You can also get your own vehicles. We found a bike inside a shipping container which we used to jump off a ramp and onto a roof before dropping in behind our unsuspecting foes. The bike mechanics draw a lot of inspiration from the old arcade trial games with high suspension that allows players to hit the ground from high platforms to simply bounce on impact.

Seeker drones continuously scan the area for rebel scum and you’ll raise the alert status if you’re detected. There are several degrees of escalating responses; being scanned or firing your weapon will alert nearby patrols to your location. Refusing to die will attract more reinforcements in trucks carrying bigger, badder weaponry. Continue to survive and it’s time to run for cover as a gunship will soon be overhead, making it important to not only avoid making noise where possible, but to quickly squash any word of it if you do. Bottom line: alerting enemies is very bad for your health but it’s not the end of the world.

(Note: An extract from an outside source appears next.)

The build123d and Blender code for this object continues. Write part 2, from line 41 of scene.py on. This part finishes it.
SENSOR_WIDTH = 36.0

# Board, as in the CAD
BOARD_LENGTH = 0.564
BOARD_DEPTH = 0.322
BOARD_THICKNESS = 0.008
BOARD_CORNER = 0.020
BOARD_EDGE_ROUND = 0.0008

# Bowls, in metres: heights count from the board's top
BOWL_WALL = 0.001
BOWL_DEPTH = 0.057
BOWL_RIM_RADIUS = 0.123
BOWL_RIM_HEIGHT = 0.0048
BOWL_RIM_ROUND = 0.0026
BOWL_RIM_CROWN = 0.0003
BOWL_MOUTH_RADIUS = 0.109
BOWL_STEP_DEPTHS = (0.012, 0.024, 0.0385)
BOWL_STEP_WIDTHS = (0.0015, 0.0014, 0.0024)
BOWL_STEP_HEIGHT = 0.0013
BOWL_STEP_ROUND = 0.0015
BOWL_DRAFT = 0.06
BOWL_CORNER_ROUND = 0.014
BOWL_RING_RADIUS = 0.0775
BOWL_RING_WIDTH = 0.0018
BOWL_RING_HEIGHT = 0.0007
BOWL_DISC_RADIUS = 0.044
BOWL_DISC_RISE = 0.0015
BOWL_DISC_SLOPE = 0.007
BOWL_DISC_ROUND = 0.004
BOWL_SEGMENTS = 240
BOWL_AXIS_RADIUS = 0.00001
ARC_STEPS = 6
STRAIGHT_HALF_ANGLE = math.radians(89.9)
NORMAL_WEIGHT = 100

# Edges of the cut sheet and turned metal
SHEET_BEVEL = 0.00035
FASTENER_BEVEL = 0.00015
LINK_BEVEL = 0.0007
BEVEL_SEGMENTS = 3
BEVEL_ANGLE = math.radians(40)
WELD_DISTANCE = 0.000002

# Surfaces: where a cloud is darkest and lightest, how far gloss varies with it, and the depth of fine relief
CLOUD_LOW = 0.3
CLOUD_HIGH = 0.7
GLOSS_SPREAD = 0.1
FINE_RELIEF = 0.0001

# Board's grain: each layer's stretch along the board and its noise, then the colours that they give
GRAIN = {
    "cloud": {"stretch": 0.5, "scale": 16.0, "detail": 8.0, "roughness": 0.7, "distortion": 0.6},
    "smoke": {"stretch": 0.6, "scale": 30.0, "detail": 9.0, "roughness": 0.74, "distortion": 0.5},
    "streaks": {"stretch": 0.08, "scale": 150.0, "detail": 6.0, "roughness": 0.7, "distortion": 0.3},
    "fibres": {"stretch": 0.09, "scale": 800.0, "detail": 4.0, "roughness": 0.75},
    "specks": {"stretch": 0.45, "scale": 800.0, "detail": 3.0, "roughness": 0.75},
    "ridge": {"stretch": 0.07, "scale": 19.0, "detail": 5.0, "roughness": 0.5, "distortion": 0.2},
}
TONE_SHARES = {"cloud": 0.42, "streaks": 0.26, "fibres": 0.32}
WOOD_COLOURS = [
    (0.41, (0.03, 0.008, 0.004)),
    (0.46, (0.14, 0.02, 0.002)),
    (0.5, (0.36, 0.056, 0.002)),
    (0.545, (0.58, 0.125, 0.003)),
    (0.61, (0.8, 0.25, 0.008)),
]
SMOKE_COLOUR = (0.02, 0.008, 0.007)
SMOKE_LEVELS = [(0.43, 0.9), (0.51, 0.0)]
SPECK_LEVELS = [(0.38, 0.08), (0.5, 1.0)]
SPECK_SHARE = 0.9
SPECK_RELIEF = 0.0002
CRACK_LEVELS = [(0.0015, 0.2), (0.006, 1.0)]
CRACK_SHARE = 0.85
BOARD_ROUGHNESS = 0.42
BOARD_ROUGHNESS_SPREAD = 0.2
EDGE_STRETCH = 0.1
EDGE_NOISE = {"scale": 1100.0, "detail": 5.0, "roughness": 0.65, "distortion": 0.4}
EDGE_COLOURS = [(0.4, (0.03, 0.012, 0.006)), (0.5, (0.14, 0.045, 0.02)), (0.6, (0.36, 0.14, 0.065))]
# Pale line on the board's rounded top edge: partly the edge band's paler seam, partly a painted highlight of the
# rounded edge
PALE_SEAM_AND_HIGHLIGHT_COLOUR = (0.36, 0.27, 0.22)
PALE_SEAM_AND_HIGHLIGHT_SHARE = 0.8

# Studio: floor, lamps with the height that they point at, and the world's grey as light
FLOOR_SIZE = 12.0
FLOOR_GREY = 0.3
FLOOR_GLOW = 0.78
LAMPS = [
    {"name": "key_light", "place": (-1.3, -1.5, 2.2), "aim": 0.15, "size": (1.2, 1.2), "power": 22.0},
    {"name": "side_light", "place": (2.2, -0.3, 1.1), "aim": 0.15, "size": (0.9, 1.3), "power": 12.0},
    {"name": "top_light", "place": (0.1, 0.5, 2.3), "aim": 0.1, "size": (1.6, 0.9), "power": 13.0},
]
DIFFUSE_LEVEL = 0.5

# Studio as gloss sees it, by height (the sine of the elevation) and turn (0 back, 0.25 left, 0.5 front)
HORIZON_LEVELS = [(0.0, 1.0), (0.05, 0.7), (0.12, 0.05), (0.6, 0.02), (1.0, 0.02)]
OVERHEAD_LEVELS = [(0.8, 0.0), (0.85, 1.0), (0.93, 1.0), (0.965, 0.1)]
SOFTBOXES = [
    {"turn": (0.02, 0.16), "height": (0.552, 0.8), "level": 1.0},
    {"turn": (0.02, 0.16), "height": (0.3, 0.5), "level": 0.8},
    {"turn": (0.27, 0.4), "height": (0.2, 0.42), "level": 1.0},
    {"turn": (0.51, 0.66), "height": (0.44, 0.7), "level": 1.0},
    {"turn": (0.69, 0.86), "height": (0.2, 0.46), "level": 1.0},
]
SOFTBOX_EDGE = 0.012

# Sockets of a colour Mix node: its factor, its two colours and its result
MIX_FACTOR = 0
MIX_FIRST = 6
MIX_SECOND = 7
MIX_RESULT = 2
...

You also have some technology at your disposal on top of your primary fire power. We got a glimpse of one such piece in the form of a remote control car, rather similar to the RC-XD from the Call of Duty: Black Ops series. This item still requires a level of stealth though, as if it’s spotted, much like yourself, it will be shot on sight. Therefore, its usefulness varies, but it can still be of aid when taking out a small group of enemies.

The core of Homefront: The Revolution is to hit and run, divide and conquer. You have a team of resistance to build up, but primarily you’re on own your own, which as you’d expect, is difficult when you’re going up against the entire force of Korea. While you’re doing your own thing, unscripted firefights can break out between your team and the GKR. It is entirely up to you if you want to intervene or let fate decide the outcome.

We’ve mentioned a lot of points and new features we’re excited about ahead of the game’s launch next year. It’s worth mentioning that what we played was an early build, but the aiming and shooting felt a little clunky and not as slick as Star Wars: Battlefront or Call of Duty: Black Ops III. Not yet, anyway.

There was also very little direction in the demo. We completed one objective and then we were left on our own with zero guidance. Whether this will be the same in the retail version or not remains to be seen, but some gamers even quit and left the demo without completing it, presumably due to an amount of frustration. We were all running about like headless chickens.